The Naval Academy’s Diversity and Inclusion Strategic Plan contains the stated goal of “partner[ing] with Academic Departments in conducting a comprehensive curriculum review prioritizing the inclusion of marginalized scholarship and hidden histories within midshipmen education.”

The Merchant Marine Academy has a strategic plan that sets out to further entrench DEI via a comprehensive review of offered courses that will integrate “elements of diversity, equality [sic], and inclusion into the Educational Program for Midshipmen.”

Moreover, the Naval Academy’s 2030 Strategic Plan includes an ominous pledge to “identify and address traditions, policies, and practices at USNA that support systemic bias.”

It seems the administration has already decided that the Naval Academy is systemically corrupt, and the only remedy for this scourge is expanding the DEI agenda.
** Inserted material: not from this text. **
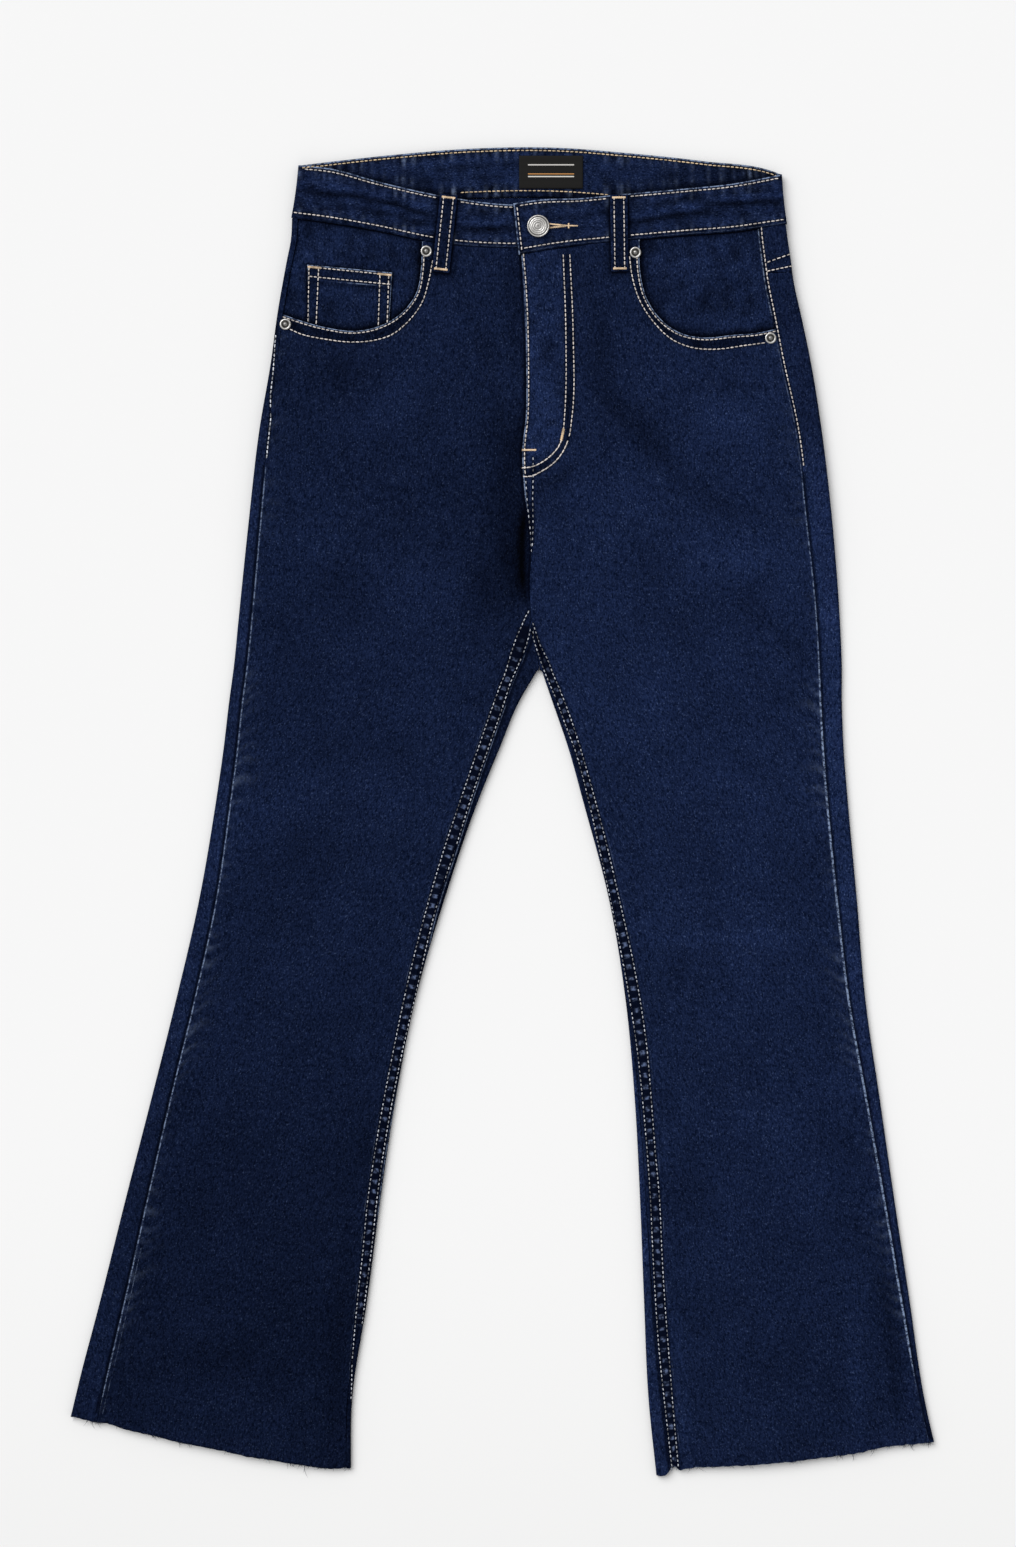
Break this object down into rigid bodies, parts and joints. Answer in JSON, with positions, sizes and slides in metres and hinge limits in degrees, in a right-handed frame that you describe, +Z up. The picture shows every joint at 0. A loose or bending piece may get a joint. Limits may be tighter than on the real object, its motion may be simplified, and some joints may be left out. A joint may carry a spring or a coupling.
{
  "type": "cropped bootcut jeans",
  "caption": "Cropped bootcut denim trousers laid flat, front up, with buttoned waistband, fly, scoop and coin pockets, belt loops, rivets and raw hems.",
  "frame": {"origin": "on the surface that the jeans lie on, under the middle of their outline", "axes": "+X across to the wearer's left, +Y from the hems to the waist, +Z up, out of the front of the jeans"},
  "size_m": [0.657, 1.01, 0.0129],
  "materials": {
    "denim": "dark indigo stretch denim twill with fine pale slub and pale worn edges",
    "thread": "ecru and pale orange topstitching thread",
    "zip_tape": "dark woven zip tape",
    "woven_label": "matt black woven label",
    "pewter": "pewter-toned pressed metal, softly worn"
  },
  "bodies": {
    "root": {"front_panel_right": "denim", "front_panel_left": "denim", "back_panel_right": "denim", "back_panel_left": "denim", "yoke_right": "denim", "yoke_left": "denim", "waistband": "denim", "pocket_facing_right": "denim", "pocket_facing_left": "denim", "coin_pocket": "denim", "back_pocket_right": "denim", "back_pocket_left": "denim", "fly_shield": "denim", "fly_zip": "zip_tape", "belt_loop_front_right": "denim", "belt_loop_front_left": "denim", "belt_loop_back_right": "denim", "belt_loop_back_centre": "denim", "belt_loop_back_left": "denim", "waist_label": "woven_label", "button": "pewter", "rivet_right_waist": "pewter", "rivet_right_side": "pewter", "rivet_left_waist": "pewter", "rivet_left_side": "pewter"}
  },
  "joints": []
}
This includes the likely expansion of identity-centric course offerings and programs.

Identity-based scholars, researchers, and advocates are promulgating their agenda beyond the confines of military undergraduate education.

The U.S. Naval War College, for example, recently hosted the ninth annual Women, Peace, and Security Symposium. The theme: “Share … knowledge on warfighting and conflict resolution focusing on the gender perspective.” Sessions included “Tackling Gender in Kinetic Operations” and “Politics of Belonging: Men as Allies in the Meaningful Inclusion of Women in the Security Sector.”
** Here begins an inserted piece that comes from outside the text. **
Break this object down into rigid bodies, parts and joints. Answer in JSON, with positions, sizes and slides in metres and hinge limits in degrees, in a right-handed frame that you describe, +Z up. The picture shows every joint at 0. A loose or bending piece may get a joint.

Rear Admiral Stephen B. Luce, the founder of the Naval War College, stated in the 1880s that the college was to be “a place of original research on all questions relating to war and to statesmanship connected with war, or the prevention of war.”
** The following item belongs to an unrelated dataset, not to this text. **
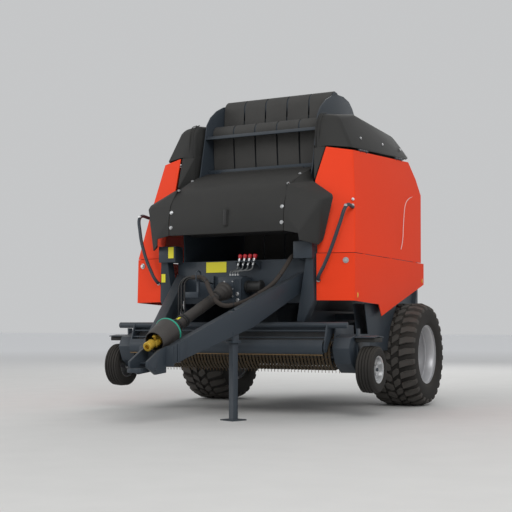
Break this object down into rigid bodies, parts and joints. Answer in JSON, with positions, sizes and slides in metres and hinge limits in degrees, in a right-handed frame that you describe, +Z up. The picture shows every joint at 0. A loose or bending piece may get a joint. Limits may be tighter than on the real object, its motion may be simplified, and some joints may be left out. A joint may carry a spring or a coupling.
{
  "type": "round baler",
  "caption": "Towed round baler with a belt chamber, rising tailgate, tine pickup with gauge wheels, net bay under a hood, V drawbar with jack, and orange-red side doors.",
  "frame": {"origin": "on the ground, under the middle of the machine's length and width", "axes": "+Z up, -Y towards the drawbar and the tractor, +X towards the machine's own left side"},
  "size_m": [2.766, 5.08, 3.108],
  "materials": {
    "steel": "satin blue-grey paint",
    "red_panel": "smooth semi-gloss orange-red paint",
    "black_plastic": "fine-grained charcoal plastic",
    "tyre": "matt black rubber with block tread",
    "gauge_tyre": "matt black ribbed rubber",
    "rim": "silver paint",
    "belt": "matt dark rubber",
    "tine_steel": "yellowish spring steel",
    "yoke": "yellow zinc plating",
    "net": "wound net film",
    "hose": "braided black hose",
    "rod_chrome": "polished",
    "bolt": "bright zinc",
    "label": "blank yellow film",
    "coupling_red": "red plastic",
    "ring_green": "green plastic",
    "pale_trim": "thin pale line"
  },
  "bodies": {
    "chassis": {"axle_beam": "steel", "chamber_belts": "belt", "chamber_wall_left": "steel", "chamber_wall_right": "steel", "drawbar_arm_left": "steel", "drawbar_arm_right": "steel", "drawbar_head": "steel", "front_belts": "belt", "front_plate": "steel", "front_post_left": "steel", "front_post_right": "steel", "gearbox": "steel", "hood_wing_left": "black_plastic", "hood_wing_right": "black_plastic", "hose_rack": "steel", "jack_sleeve": "steel", "mid_bar": "steel", "roof_cover_left": "black_plastic", "roof_cover_right": "black_plastic", "shaft_guard": "black_plastic", "side_rail_left": "steel", "side_rail_right": "steel", "sill_bar": "steel", "supply_conduit": "hose", "throat_floor": "steel", "tow_eye": "steel", "wheel_guard_left": "steel", "wheel_guard_right": "steel"},
    "jack": {"jack_leg": "steel"},
    "drive_shaft": {"drive_shaft": "yoke"},
    "hood_lid": {"hood_lid": "black_plastic"},
    "net_roll": {"net_roll": "net"},
    "pickup": {"pickup_frame": "steel", "pickup_strippers": "steel", "pickup_side_left": "steel", "pickup_side_right": "steel"},
    "pickup_reel": {"pickup_reel": "tine_steel"},
    "wind_guard": {"wind_guard": "steel"},
    "press_roller": {"press_roller": "steel"},
    "feed_rotor": {"feed_rotor": "steel"},
    "floor_roller": {"floor_roller": "steel"},
    "tailgate": {"tailgate_frame": "steel", "tailgate_belts": "belt"},
    "wheel_left": {"tyre_left": "tyre", "rim_left": "rim"},
    "door_left": {"door_upper_left": "red_panel", "door_lower_left": "red_panel", "grab_bar_left": "steel"},
    "gauge_wheel_left": {"gauge_wheel_left": "gauge_tyre"},
    "barrel_left": {"cylinder_barrel_left": "steel"},
    "rod_left": {"cylinder_rod_left": "rod_chrome"},
    "wheel_right": {"tyre_right": "tyre", "rim_right": "rim"},
    "door_right": {"door_upper_right": "red_panel", "door_lower_right": "red_panel", "grab_bar_right": "steel"},
    "gauge_wheel_right": {"gauge_wheel_right": "gauge_tyre"},
    "barrel_right": {"cylinder_barrel_right": "steel"},
    "rod_right": {"cylinder_rod_right": "rod_chrome"}
  },
  "joints": [
    {"name": "wheel_left_spin", "type": "hinge", "parent": "chassis", "child": "wheel_left", "pos_m": [1.07, 0.788, 0.51], "axis": [1, 0, 0], "continuous": true},
    {"name": "wheel_right_spin", "type": "hinge", "parent": "chassis", "child": "wheel_right", "pos_m": [-1.07, 0.788, 0.51], "axis": [1, 0, 0], "continuous": true},
    {"name": "jack_slide", "type": "slide", "parent": "chassis", "child": "jack", "axis": [0, 0, 1], "range_m": [0, 0.3]},
    {"name": "drive_shaft_spin", "type": "hinge", "parent": "chassis", "child": "drive_shaft", "pos_m": [0, -2.312, 0.625], "axis": [0, 0.9335, 0.3587], "continuous": true},
    {"name": "hood_lid_hinge", "type": "hinge", "parent": "chassis", "child": "hood_lid", "pos_m": [0, -0.328, 2.3], "axis": [-1, 0, 0], "range_deg": [0, 75]},
    {"name": "net_roll_spin", "type": "hinge", "parent": "chassis", "child": "net_roll", "pos_m": [0, -0.652, 1.76], "axis": [1, 0, 0], "continuous": true},
    {"name": "door_left_hinge", "type": "hinge", "parent": "chassis", "child": "door_left", "pos_m": [1.018, -0.463, 2.416], "axis": [0.0095, -0.9977, -0.0676], "range_deg": [0, 60]},
    {"name": "door_right_hinge", "type": "hinge", "parent": "chassis", "child": "door_right", "pos_m": [-1.018, -0.463, 2.416], "axis": [0.0095, 0.9977, 0.0676], "range_deg": [0, 60]},
    {"name": "pickup_lift", "type": "hinge", "parent": "chassis", "child": "pickup", "pos_m": [0, -0.212, 0.76], "axis": [1, 0, 0], "range_deg": [0, 25]},
    {"name": "pickup_reel_spin", "type": "hinge", "parent": "pickup", "child": "pickup_reel", "pos_m": [0, -0.712, 0.58], "axis": [1, 0, 0], "continuous": true},
    {"name": "gauge_wheel_left_spin", "type": "hinge", "parent": "pickup", "child": "gauge_wheel_left", "pos_m": [1.302, -0.775, 0.417], "axis": [1, 0, 0], "continuous": true},
    {"name": "gauge_wheel_right_spin", "type": "hinge", "parent": "pickup", "child": "gauge_wheel_right", "pos_m": [-1.302, -0.775, 0.417], "axis": [1, 0, 0], "continuous": true},
    {"name": "wind_guard_hinge", "type": "hinge", "parent": "pickup", "child": "wind_guard", "pos_m": [0, -0.88, 0.775], "axis": [-1, 0, 0], "range_deg": [0, 35]},
    {"name": "press_roller_spin", "type": "hinge", "parent": "wind_guard", "child": "press_roller", "pos_m": [0, -1.062, 0.598], "axis": [1, 0, 0], "continuous": true},
    {"name": "feed_rotor_spin", "type": "hinge", "parent": "chassis", "child": "feed_rotor", "pos_m": [0, -0.112, 0.65], "axis": [1, 0, 0], "continuous": true},
    {"name": "floor_roller_spin", "type": "hinge", "parent": "chassis", "child": "floor_roller", "pos_m": [0, 0.8969, 0.6664], "axis": [1, 0, 0], "continuous": true},
    {"name": "tailgate_hinge", "type": "hinge", "parent": "chassis", "child": "tailgate", "pos_m": [0, 1.088, 2.74], "axis": [1, 0, 0], "range_deg": [0, 60]},
    {"name": "barrel_left_pivot", "type": "hinge", "parent": "chassis", "child": "barrel_left", "pos_m": [0.675, 0.838, 1.65], "axis": [1, 0, 0], "range_deg": [0, 17.5]},
    {"name": "rod_left_slide", "type": "slide", "parent": "barrel_left", "child": "rod_left", "axis": [0, 0.7761, 0.6306], "range_m": [0, 0.6]},
    {"name": "barrel_right_pivot", "type": "hinge", "parent": "chassis", "child": "barrel_right", "pos_m": [-0.675, 0.838, 1.65], "axis": [1, 0, 0], "range_deg": [0, 17.5]},
    {"name": "rod_right_slide", "type": "slide", "parent": "barrel_right", "child": "rod_right", "axis": [0, 0.7761, 0.6306], "range_m": [0, 0.6]}
  ],
  "couplings": [
    {"joint": "barrel_left_pivot", "follows": "tailgate_hinge", "ratio": 0.2828},
    {"joint": "rod_left_slide", "follows": "tailgate_hinge", "m_per_rad": 0.5653},
    {"joint": "barrel_right_pivot", "follows": "tailgate_hinge", "ratio": 0.2828},
    {"joint": "rod_right_slide", "follows": "tailgate_hinge", "m_per_rad": 0.5653}
  ]
}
Given the nation’s current geopolitical threats, does a gendered approach to studying tactics, operational art, strategy, and war really yield the greatest returns?

Clearly, gender studies and other identity-based disciplines are about the DEI agenda, not about continued professional military education and the study of how to deter and defeat our nation’s enemies.

DEI and identity-centric courses in civilian academic institutions are designed to divide and sort people into ever-expanding, aggrieved, and oppressed identity groups.

We should not expect a different experience for military students and personnel. Where the military should be focusing on esprit de corps, critical thinking, tactical and strategic acumen, and developing an apolitical professional officer corps, it is instead aggressively embracing DEI and identity-based grievance studies.

The outcome of this push remains uncertain, but a 2020 policy paper crafted by nine West Point graduates and addressed to West Point leadership may serve as a useful primer of what a fractured and Balkanized military might look like.

Some highlights include a demand that senior white leaders acknowledge that their “white privilege sustains systems of racism,” as well as a call for West Point to release a statement acknowledging the “existence of anti-Black racism endemic to West Point.”

Amazingly, the paper’s authors advocate for self-segregation and the abandonment of colorblindness. “There is a need for space … that is specifically dedicated to Black Cadets,” they write. “The Academy must take action to dismantle the processes that safeguard white supremacy, to stop reinforcing colorblindness, and to invest in a space that preserves Black Cadets’ identity.”

Statements like these from civilian academics and students may not be surprising. That they came from active army officers who took an oath to protect and defend the Constitution is shocking.

If DEI and identity-based coursework become embedded throughout the military educational ecosystem, we should expect similar, if not more radicalized, beliefs by military members.

By continuing to teach and encourage disunity, discord, and discrimination in the military ranks, our armed services may have already lost the next conflict without even firing a shot.

J.A. Cauthen, a retired naval officer, graduated from the U.S. Naval Academy in 2002 and taught in the history department from 2007 to 2010.